Processing Flat files

Post questions here relative to DataStage Enterprise/PX Edition for such areas as Parallel job design, Parallel datasets, BuildOps, Wrappers, etc.

Moderators: chulett, rschirm, roy

Post Reply
santhoshrao.kuttuva
Participant
Posts: 13
Joined: Tue May 12, 2009 6:22 am
Location: Chennai

Processing Flat files

Post by santhoshrao.kuttuva »

Hi all

Iam having a flat file which need to be processed.. The file is delimited by semicolon and before extraction the file name should be validated.

my file name for eg.MASS.F012.034.200904051800. each field should be validated with some default format ..

after the file naming pattern satisfies the file should be extracted. in the file the first record is header record which is identified by '0'

from the second line i have the records which is identified by '1'.

Please suggest how to validate the file names and how to use it file stage in DataStage.

Thanks in advance...
nagarjuna
Premium Member
Premium Member
Posts: 533
Joined: Fri Jun 27, 2008 9:11 pm
Location: Chicago

Post by nagarjuna »

Read it as a varchar and use constraints in transformer to separate out the header and trailer . You mentioned

my file name for eg.MASS.F012.034.200904051800. each field should be validated with some default format ..
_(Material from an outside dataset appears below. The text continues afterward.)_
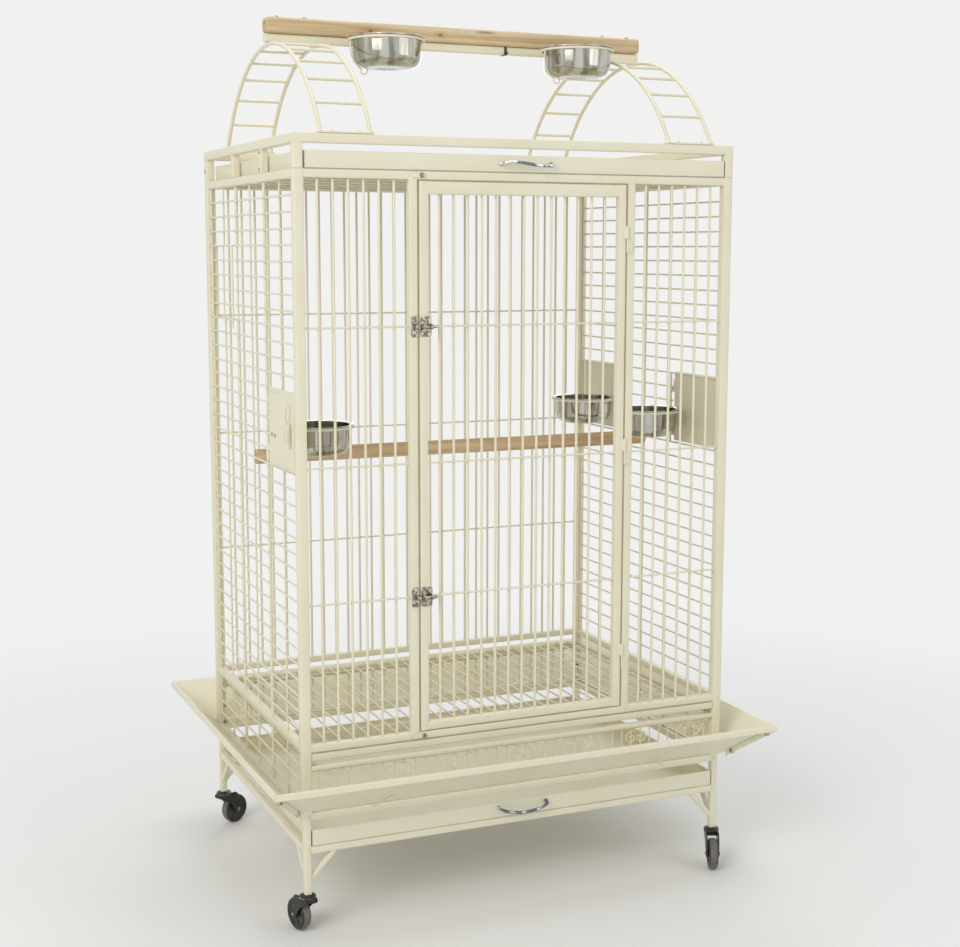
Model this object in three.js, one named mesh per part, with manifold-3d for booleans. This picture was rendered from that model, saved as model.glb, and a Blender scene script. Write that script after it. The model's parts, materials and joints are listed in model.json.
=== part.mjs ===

Do we need to validate the filename ??
Nag
chulett
Charter Member
Charter Member
Posts: 43085
Joined: Tue Nov 12, 2002 4:34 pm
Location: Denver, CO

Post by chulett »

Then you'll need some sort of 'pre-processing' step to validate filenames and only pass along ones that match your mysterious criteria. How exactly does one validate your filenames? What are the business rules? :?
-craig

"You can never have too many knives" -- Logan Nine Fingers
santhoshrao.kuttuva
Participant
Posts: 13
Joined: Tue May 12, 2009 6:22 am
Location: Chennai

Post by santhoshrao.kuttuva »

yes .. first validating the filename with the format .. if it satisfies the format it should proceed further...




nagarjuna wrote:Read it as a varchar and use constraints in transformer to separate out the header and trailer . You mentioned

my file name for eg.MASS.F012.034.200904051800. each field should be validated with some default format ..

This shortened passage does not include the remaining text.